Okay, got it. Also, if you can also comment regarding the non-recurring structuring projects that you had in Q3, 24 million, what did you do?
Say again, Mikael.
You had 24 million in non-recurring structuring costs in Q3. Just wondering why you had this cost.
That is basically... either dismantling entities in the Vinciera group, either systems, offices, or people, or it is efficiency improvements when it comes to central point where we take out people as we are becoming more efficient in our operation.
Okay. And how much should we expect in the coming quarters when are you, have you done these restructuring measures?
I think the extraction will be done in the center point slide it will be done in Q1 and in Vinciere it will be done by somewhere in Q2 Q3 next year then we are all done after that with the current setting as we have and during this time until Q2 Q3 you will then probably have non-recurring charges Yes, true. Yes, that's true.
The final question is on the financial items. If you can say something about the interest rate you have right now and if you have any changes in this new credit facility.
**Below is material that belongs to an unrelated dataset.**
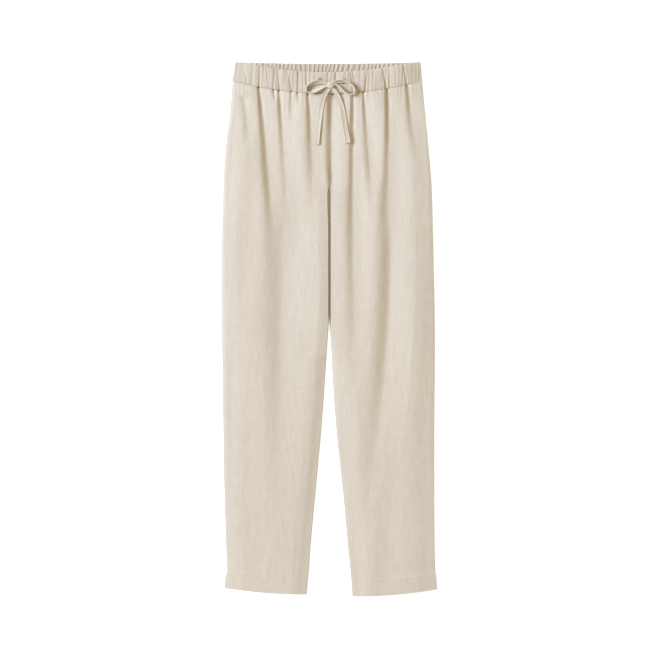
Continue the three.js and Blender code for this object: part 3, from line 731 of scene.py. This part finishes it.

I think at the moment the debt level is about 5.3 billion. 87% is in Euro-based currencies. And if you look at the interest rates, they are at 68% fixed. So quite a high share of hedging down on the interest rate side. And the average time of hedging is 2.1 year. So two years out, basically. We do have an increase in financing costs, partly due to the market interest rates, but also due to the fact that leverage is high. but no significant change from before due to the information.
Got it. So that means that you will be able to continue with the charging measures in this new structure?
Absolutely. Okay, good. Thanks. Thank you.
There are no more questions at this time, so I hand the conference back to the speakers for any closing comments.
Okay, thank you very much for attending the Dustin Q3 quarterly result presentation and have a really nice day. Thank you very much.